_What this task involves_
Only the lines from the one containing "Reconstruct the object" down to the one containing "and its hole" should be printed, exactly as they stand, ends included.

_Entries provided_
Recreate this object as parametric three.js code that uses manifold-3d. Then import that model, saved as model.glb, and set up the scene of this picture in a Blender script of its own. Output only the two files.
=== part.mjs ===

--

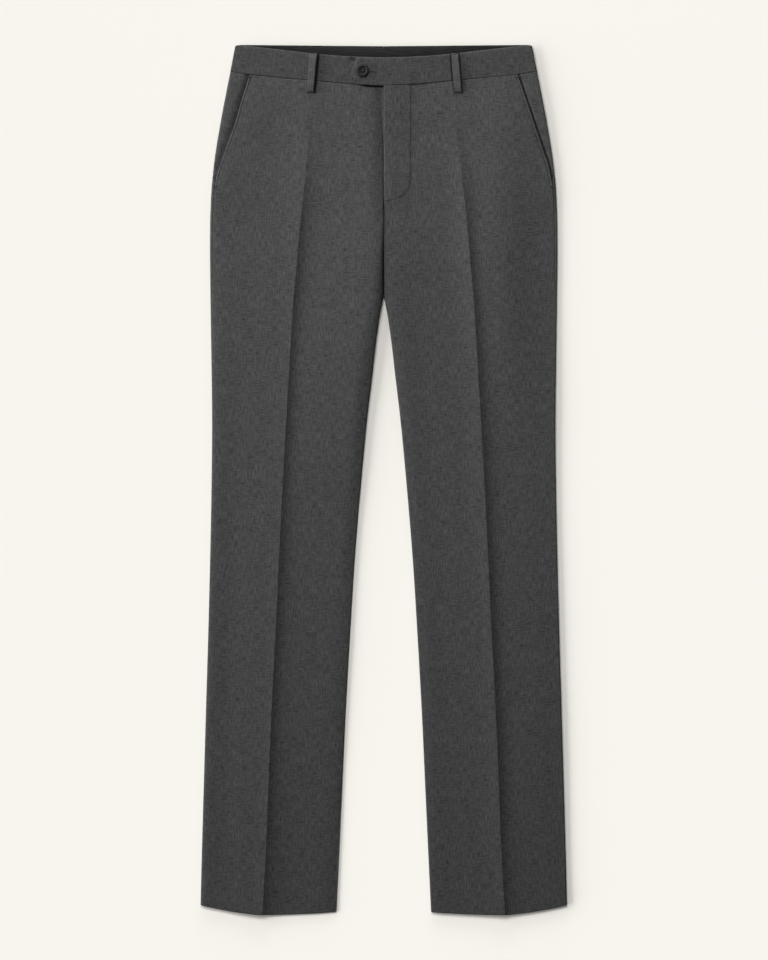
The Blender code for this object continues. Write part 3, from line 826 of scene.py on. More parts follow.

==

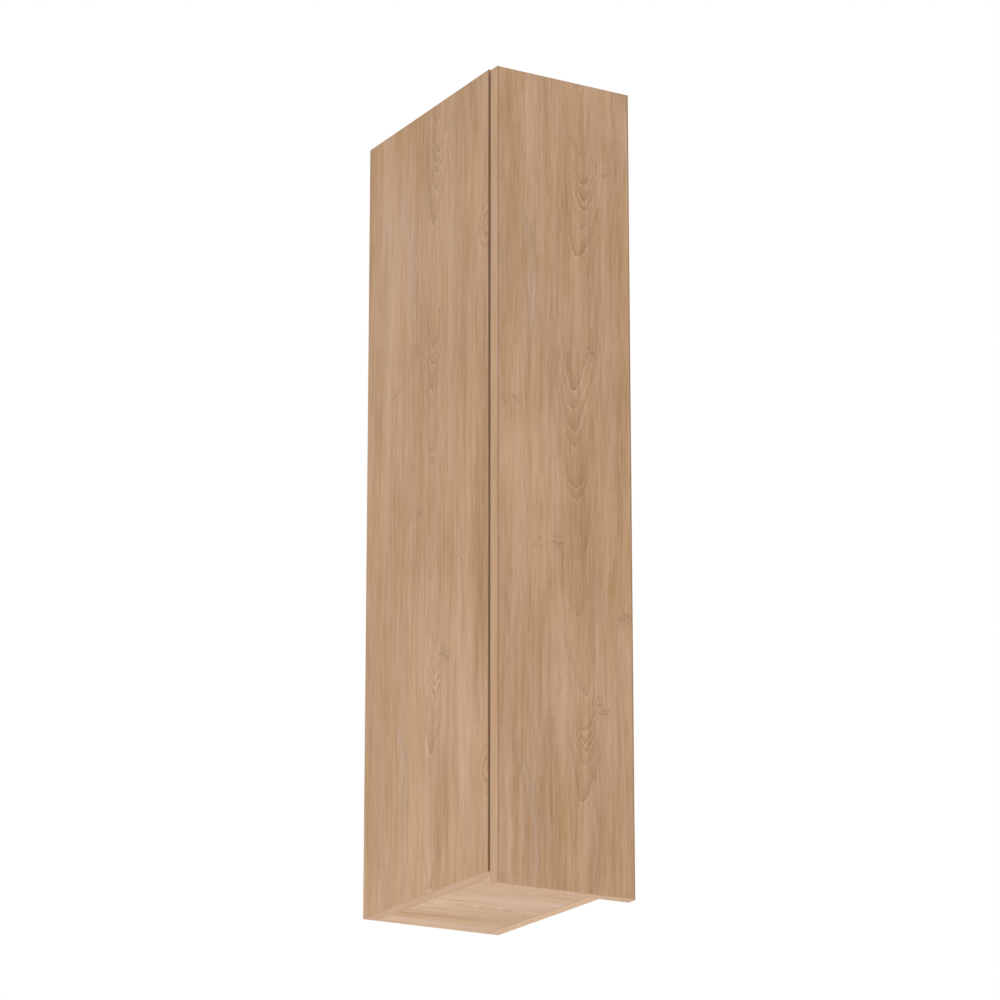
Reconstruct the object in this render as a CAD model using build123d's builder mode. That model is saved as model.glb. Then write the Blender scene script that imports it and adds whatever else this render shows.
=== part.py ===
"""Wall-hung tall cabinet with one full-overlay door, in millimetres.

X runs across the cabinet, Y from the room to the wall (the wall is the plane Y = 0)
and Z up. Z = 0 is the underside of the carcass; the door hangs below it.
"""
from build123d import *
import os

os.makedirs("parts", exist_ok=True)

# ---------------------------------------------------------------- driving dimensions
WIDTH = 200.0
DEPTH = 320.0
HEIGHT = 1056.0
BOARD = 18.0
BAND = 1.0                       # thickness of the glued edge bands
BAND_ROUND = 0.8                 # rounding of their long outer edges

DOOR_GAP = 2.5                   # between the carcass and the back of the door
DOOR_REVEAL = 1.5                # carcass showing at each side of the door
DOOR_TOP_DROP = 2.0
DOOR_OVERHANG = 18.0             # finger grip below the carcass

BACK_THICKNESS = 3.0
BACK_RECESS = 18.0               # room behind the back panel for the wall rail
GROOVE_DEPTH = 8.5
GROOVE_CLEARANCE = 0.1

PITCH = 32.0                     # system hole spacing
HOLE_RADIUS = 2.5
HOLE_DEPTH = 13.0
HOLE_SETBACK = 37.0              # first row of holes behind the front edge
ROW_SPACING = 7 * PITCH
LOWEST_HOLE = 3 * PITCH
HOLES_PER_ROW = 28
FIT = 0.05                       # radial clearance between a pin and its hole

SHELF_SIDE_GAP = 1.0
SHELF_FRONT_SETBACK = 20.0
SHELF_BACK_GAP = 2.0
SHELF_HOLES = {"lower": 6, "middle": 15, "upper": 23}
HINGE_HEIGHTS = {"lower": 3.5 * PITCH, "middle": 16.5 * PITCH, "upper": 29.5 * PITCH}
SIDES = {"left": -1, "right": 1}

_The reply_
Reconstruct the object in this render as a CAD model using build123d's builder mode. That model is saved as model.glb. Then write the Blender scene script that imports it and adds whatever else this render shows.
=== part.py ===
"""Wall-hung tall cabinet with one full-overlay door, in millimetres.

X runs across the cabinet, Y from the room to the wall (the wall is the plane Y = 0)
and Z up. Z = 0 is the underside of the carcass; the door hangs below it.
"""
from build123d import *
import os

os.makedirs("parts", exist_ok=True)

# ---------------------------------------------------------------- driving dimensions
WIDTH = 200.0
DEPTH = 320.0
HEIGHT = 1056.0
BOARD = 18.0
BAND = 1.0                       # thickness of the glued edge bands
BAND_ROUND = 0.8                 # rounding of their long outer edges

DOOR_GAP = 2.5                   # between the carcass and the back of the door
DOOR_REVEAL = 1.5                # carcass showing at each side of the door
DOOR_TOP_DROP = 2.0
DOOR_OVERHANG = 18.0             # finger grip below the carcass

BACK_THICKNESS = 3.0
BACK_RECESS = 18.0               # room behind the back panel for the wall rail
GROOVE_DEPTH = 8.5
GROOVE_CLEARANCE = 0.1

PITCH = 32.0                     # system hole spacing
HOLE_RADIUS = 2.5
HOLE_DEPTH = 13.0
HOLE_SETBACK = 37.0              # first row of holes behind the front edge
ROW_SPACING = 7 * PITCH
LOWEST_HOLE = 3 * PITCH
HOLES_PER_ROW = 28
FIT = 0.05                       # radial clearance between a pin and its hole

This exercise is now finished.